La telefonata del 30 agosto al Segretario della Difesa Austin al fianco del presidente, al termine di due decenni di guerra, diventa l’unzione a closer man di Biden. L’investitura, tuttavia, si trasforma in un’arma a doppio taglio: è toccato a Sullivan, infatti, spiegare in interviste e conferenze stampa perché si stava fuggendo dall’Afghanistan e in quel modo. Quanto basta per finire sotto il fuoco incrociato dei detrattori e dell’opinione pubblica internazionale: sono in molti a chiedere la sua testa, anche fra i Dem.
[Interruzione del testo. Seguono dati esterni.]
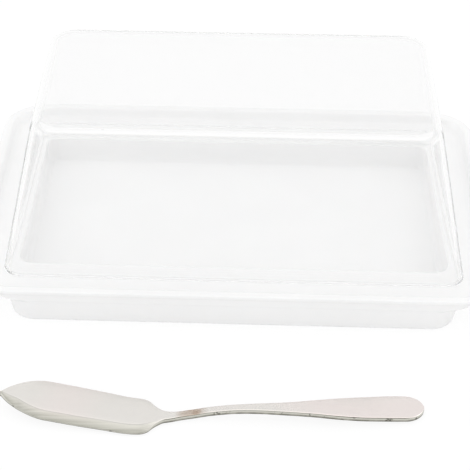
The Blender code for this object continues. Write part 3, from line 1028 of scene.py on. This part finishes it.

Il suo senior lo difende, confermandolo nel suo ruolo, dichiarando a destra e a manca che nessuno a Washington poteva prevedere che l’esercito afgano si sarebbe sciolto come neve al sole, lodando Sullivan per il coordinamento dell’evacuazione di 124.000 civili, il più grande ponte aereo civile nella storia degli Stati Uniti. Nonostante ciò, il giovane profeta del “credo che un mondo guidato dall’America sia un mondo in cui tutti finiscono per stare meglio” finisce nella polvere.

Sullivan goes to Rome

Ma dalla polvere all’altare -nuovamente-, il passo è breve. Del resto, come racconta Mark Leibovich dalle pagine del New York Times, l’America ha una passione innata per le “stelle cadute”, come questo good guy in grisaglia che suscita tra i suoi compatrioti un mix di empatia e schadenfreude. Sullivan, ormai quarantacinquenne, è l’uomo che dovrà compiere il miracolo con la Cina. Realista fin dall’inizio delle tensioni tra Ucraina e Russia, è stato profondamente convinto delle concrete possibilità che il conflitto avvenisse. Ora è a quest’uomo che tocca un ingrato doppio compito: il primo, non abbandonare l’aria da falco con Pechino. A Sullivan, convinto che la Cina fosse al corrente dei piani di Putin, è toccato ribadire ai cinesi che ci saranno gravi conseguenze per un eventuale supporto militare alla Russia o per l’aver offerto un’ancora di salvezza a Mosca dalle sanzioni economiche. Allo stesso tempo, però, è l’uomo che a Roma, il 14 marzo scorso, ha incontrato il suo omologo Yang Jiechi in un meeting durato ben sette ore. Così, sotto il sole della Caput Mundi, Sullivan viene riabilitato come giovane Kissinger che potrà sbloccare le acredini tra Stati Uniti e Cina, fiaccate dai toni di Anchorage. Di quell’incontro, ad oggi, si sa poco: se questo sia un buon segno o meno, solo le prossime settimane, o mesi, potranno dircelo. E mentre Pechino tace, su Sullivan pende un nuovo verdetto della storia.